Controversy follows new superintendent

October 16, 1997


Staff Writer

Herman Bartlett Jr. was a lightning rod for criticism at his last job in Montgomery County, Va., where school board members voted against renewing his contract when it expired in June.

Bartlett's style was described as brash and intimidating in newspaper stories and telephone interviews with officials at the 9,000-student school district southwest of Roanoke, Va.

Even his supporters said Bartlett, who will take over as acting superintendent in Washington County Nov. 1, was at times "too direct."


But people also praised him for making positive changes to the school district including building new schools, raising test scores and expanding computer technology in the schools.

"He made tough decisions. That's why you hire superintendents - to make tough decisions," said Roy Vickers, president of the Montgomery County School Board that hired Bartlett in 1993.

Bartlett himself said change, even for the better, is never easy.

But critics said it wasn't the changes they objected to.
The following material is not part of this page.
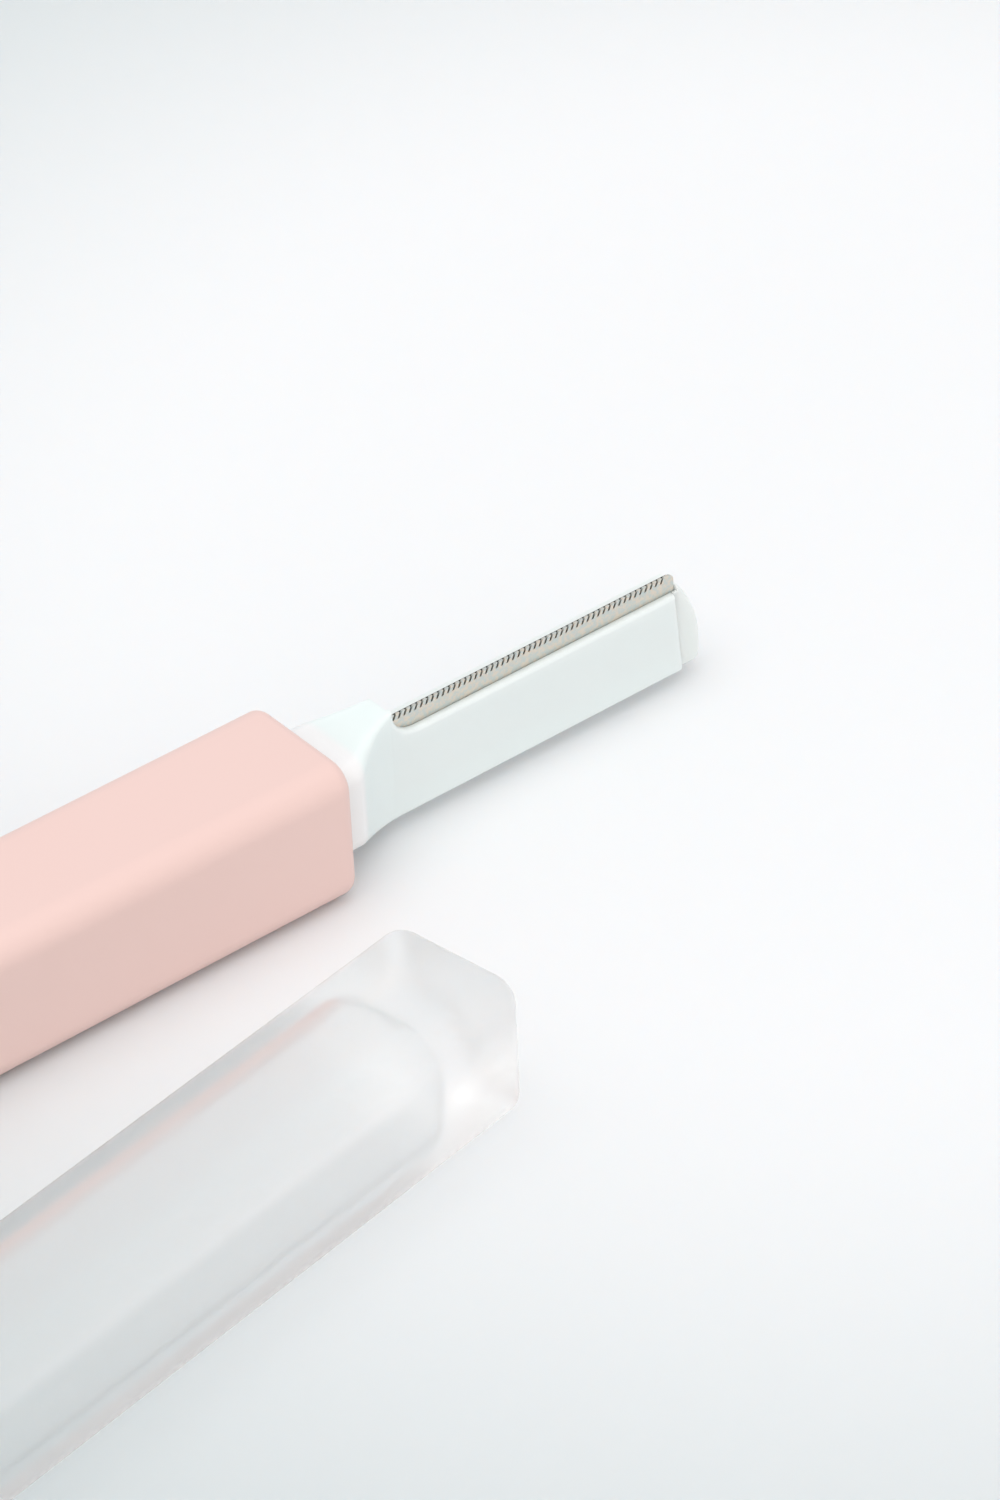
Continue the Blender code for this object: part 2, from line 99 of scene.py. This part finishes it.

It was the way Bartlett made them.

"He's very much a top-down, I'll-tell-you-what-to-do, Hitler-type, commander-in-chief," said Karen Trear, president of the Montgomery County Teachers Association.
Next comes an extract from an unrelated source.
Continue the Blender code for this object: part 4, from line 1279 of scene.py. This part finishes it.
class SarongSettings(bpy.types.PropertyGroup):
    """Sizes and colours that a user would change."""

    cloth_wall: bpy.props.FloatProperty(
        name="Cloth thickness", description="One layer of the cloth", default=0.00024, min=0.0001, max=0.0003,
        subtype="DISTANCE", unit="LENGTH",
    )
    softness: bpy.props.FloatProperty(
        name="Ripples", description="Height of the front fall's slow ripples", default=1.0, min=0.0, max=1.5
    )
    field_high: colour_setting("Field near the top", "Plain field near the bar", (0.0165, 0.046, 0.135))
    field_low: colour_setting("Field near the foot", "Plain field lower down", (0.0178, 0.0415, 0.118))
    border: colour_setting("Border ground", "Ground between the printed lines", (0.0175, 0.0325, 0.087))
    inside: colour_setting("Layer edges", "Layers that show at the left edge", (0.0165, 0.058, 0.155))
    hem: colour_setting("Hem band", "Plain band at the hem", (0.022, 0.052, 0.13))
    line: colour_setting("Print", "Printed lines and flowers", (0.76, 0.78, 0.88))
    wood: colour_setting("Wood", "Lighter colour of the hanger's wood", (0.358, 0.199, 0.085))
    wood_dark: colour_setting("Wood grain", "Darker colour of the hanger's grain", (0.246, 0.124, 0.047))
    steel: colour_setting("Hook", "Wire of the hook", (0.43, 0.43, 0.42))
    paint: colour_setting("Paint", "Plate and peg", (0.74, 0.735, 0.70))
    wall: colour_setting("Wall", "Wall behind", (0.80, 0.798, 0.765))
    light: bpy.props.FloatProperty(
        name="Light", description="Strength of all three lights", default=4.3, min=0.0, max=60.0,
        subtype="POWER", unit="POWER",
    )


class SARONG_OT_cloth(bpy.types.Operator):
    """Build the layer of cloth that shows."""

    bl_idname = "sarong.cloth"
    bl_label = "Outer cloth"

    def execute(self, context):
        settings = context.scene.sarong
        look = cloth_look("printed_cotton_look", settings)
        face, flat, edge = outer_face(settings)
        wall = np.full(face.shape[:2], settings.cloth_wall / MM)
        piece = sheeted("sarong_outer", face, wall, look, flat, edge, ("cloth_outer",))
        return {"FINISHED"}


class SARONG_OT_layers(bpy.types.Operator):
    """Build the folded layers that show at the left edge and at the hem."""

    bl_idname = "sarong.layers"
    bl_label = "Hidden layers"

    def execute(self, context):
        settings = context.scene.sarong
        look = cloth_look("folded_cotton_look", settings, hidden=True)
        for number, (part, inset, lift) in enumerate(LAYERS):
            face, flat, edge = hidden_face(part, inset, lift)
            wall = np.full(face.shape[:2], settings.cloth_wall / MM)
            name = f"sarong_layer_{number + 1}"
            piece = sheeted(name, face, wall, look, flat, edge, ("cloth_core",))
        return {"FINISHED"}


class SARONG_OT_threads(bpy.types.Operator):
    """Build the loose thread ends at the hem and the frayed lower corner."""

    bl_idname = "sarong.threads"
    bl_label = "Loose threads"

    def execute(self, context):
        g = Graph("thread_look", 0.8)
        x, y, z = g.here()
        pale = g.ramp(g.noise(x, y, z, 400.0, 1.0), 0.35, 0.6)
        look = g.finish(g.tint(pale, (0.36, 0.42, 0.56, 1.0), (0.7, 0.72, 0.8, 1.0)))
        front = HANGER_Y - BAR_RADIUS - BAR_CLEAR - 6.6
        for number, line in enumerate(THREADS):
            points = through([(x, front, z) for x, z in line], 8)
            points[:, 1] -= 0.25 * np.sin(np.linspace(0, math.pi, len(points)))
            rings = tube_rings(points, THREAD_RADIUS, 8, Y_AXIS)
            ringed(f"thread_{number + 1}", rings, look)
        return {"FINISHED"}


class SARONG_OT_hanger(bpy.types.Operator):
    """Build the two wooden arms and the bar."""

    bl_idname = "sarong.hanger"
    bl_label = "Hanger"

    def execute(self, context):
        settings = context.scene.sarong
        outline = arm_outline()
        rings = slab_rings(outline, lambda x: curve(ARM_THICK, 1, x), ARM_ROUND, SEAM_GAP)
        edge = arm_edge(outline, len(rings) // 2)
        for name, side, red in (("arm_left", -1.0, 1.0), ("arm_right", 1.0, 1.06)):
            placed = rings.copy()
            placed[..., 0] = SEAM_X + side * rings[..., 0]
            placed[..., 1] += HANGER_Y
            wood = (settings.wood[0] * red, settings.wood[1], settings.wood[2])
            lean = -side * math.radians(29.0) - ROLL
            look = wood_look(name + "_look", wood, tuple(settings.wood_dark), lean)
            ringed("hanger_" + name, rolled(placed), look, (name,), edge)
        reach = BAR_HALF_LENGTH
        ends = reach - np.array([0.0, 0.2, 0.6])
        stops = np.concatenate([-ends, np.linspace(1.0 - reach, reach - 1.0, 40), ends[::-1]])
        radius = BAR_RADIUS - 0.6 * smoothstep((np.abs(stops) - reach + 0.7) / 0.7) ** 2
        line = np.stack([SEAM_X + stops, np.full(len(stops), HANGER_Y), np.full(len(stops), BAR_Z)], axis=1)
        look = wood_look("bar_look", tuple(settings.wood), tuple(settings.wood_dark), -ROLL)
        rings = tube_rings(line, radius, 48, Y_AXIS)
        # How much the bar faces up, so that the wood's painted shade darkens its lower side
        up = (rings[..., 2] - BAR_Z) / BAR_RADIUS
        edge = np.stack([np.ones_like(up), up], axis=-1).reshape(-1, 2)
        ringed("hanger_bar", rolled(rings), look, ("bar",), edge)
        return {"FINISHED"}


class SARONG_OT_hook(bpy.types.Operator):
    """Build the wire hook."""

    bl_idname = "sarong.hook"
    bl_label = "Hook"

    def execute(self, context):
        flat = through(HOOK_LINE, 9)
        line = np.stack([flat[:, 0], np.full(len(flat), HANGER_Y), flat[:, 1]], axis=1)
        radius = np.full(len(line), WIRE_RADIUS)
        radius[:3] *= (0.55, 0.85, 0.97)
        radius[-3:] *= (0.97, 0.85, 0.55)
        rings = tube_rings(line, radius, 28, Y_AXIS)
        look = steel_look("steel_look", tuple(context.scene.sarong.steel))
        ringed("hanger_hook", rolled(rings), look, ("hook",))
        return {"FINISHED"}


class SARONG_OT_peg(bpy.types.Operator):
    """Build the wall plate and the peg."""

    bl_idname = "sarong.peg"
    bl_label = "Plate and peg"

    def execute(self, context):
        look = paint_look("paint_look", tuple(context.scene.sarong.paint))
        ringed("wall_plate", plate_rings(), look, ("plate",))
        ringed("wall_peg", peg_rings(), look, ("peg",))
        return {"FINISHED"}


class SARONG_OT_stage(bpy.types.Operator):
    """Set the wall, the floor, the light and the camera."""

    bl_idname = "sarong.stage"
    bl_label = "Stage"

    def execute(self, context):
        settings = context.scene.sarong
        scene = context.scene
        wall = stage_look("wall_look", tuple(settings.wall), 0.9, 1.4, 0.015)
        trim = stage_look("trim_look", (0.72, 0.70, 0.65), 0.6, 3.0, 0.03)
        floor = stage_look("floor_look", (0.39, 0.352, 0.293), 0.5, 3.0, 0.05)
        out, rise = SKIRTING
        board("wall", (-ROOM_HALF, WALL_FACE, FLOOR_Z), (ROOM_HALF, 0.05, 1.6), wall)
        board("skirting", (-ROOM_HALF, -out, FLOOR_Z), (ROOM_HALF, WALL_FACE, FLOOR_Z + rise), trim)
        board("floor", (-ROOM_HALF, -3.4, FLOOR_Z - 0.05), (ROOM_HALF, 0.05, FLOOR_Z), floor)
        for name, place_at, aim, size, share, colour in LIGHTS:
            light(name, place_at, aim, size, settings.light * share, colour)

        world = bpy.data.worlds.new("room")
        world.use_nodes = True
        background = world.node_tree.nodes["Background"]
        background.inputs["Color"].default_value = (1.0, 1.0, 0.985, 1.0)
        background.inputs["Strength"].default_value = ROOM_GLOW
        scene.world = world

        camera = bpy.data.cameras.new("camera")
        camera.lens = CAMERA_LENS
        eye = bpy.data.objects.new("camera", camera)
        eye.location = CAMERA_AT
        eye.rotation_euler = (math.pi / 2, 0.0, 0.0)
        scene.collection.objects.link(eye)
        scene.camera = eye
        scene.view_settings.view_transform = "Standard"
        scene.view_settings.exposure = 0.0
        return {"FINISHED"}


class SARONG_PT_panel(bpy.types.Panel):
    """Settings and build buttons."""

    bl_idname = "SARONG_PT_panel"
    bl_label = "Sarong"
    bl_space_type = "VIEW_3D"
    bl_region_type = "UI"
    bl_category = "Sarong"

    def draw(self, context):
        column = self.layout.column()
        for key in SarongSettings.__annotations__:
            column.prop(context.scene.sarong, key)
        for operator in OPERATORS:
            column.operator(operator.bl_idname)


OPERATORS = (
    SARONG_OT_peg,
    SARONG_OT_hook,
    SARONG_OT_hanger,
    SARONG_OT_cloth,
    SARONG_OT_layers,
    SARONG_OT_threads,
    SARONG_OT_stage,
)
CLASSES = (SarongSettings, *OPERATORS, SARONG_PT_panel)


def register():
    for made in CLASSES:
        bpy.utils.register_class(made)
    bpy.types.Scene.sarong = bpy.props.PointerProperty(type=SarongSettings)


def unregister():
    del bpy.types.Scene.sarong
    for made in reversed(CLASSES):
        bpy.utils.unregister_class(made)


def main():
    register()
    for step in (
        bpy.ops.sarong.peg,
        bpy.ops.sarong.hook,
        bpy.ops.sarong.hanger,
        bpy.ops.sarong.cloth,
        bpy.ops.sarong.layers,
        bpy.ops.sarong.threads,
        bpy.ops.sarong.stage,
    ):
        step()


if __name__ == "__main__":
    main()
Complaints about Bartlett began almost from the time he hung up his degrees from Virginia Tech and the University of Virginia.

School employees graded him a "D+" during his first year, according to newspaper stories from the Roanoke Times.

In September 1994, a petition signed by 300 county citizens urged the school board to delay the renewal of his contract because of concerns about his performance, a newspaper story said.

Trear, the harshest Bartlett critic, said teachers there are relieved he has been replaced by someone "who puts the classroom and the student first and foremost in every decision he makes."

Ironically, Bartlett also plans to "stay focused on what's good for kids," he said Wednesday at a press conference in Hagerstown.

Bartlett, 53, showed a softer tone at the press conference, talking about the need to praise and uplift teachers for the important work they do.

But he also said he has high expectations for teachers, students and the community.

"I will give 110 percent and I expect the same from you. I know that's a tough statement, but that's a reality in this business," he said.

In response to criticism, Bartlett said his record speaks for itself.

"I guess what I focus on, since this job is very political, is the product. I feel very positive about that," Bartlett said after the conference. "I'm just sorry that's one of those angles I couldn't correct."

Washington County Board of Education President B. Marie Byers said board members heard the criticism of Bartlett's style when they talked business leaders, school board members and teachers from the community.

But Byers believes Bartlett was a victim of politics as the Montgomery County school board moved to an elected board from one appointed by the county government.

Montgomery County also has a reputation as a revolving door for superintendents, with seven in the past 20 years, according to the Roanoke Times.

A consultant hired by the Washington County school board checked 14 of Bartlett's references, Byers said.

Byers said Bartlett will be a welcome change from former Superintendent Wayne F. Gersen, who she described as a "smoke and mirrors superintendent."

Bartlett, during his four years in Montgomery County, made strides in several areas identified as priorities in Washington County.

Bartlett increased the curriculum requirements at a faster pace than mandated by the state of Virginia, Vickers said.

A main goal in Washington County is fixing shortcomings identified in the curriculum in a September audit, Byers said.

The audit said schools are weak in technology. Bartlett helped Montgomery County and Virginia Tech obtain a $1.1 million technology grant from the National Science Foundation.

Bartlett also trained teachers in Montgomery County how to use computers, Vickers said.

"The one thing he did wrong was he tried to make changes too fast. In general, people resist change," Vickers said.

Bartlett isn't afraid to tell someone when they are not doing a good job, Vickers said.

"That's the kind of guy he was, or is. If he thinks something is right, he'll work for it," Vickers said.

One of Bartlett's strengths is financial planning, said David Moore, a Montgomery County School Board member.

"Some people said he was too direct. But, of course, I didn't see that. I think the county, in retrospect, will miss him," Moore said.

Bartlett, a native of Grayson County, Va., was superintendent for the City of Colonial Heights (Va.) Public Schools from 1985 to 1993.

He was superintendent of Craig County Public Schools in New Castle, Va., from 1981 to 1985.

He earned his doctorate, master's and bachelor's degrees from Virginia Tech. He holds an educational specialist degree from the University of Virginia.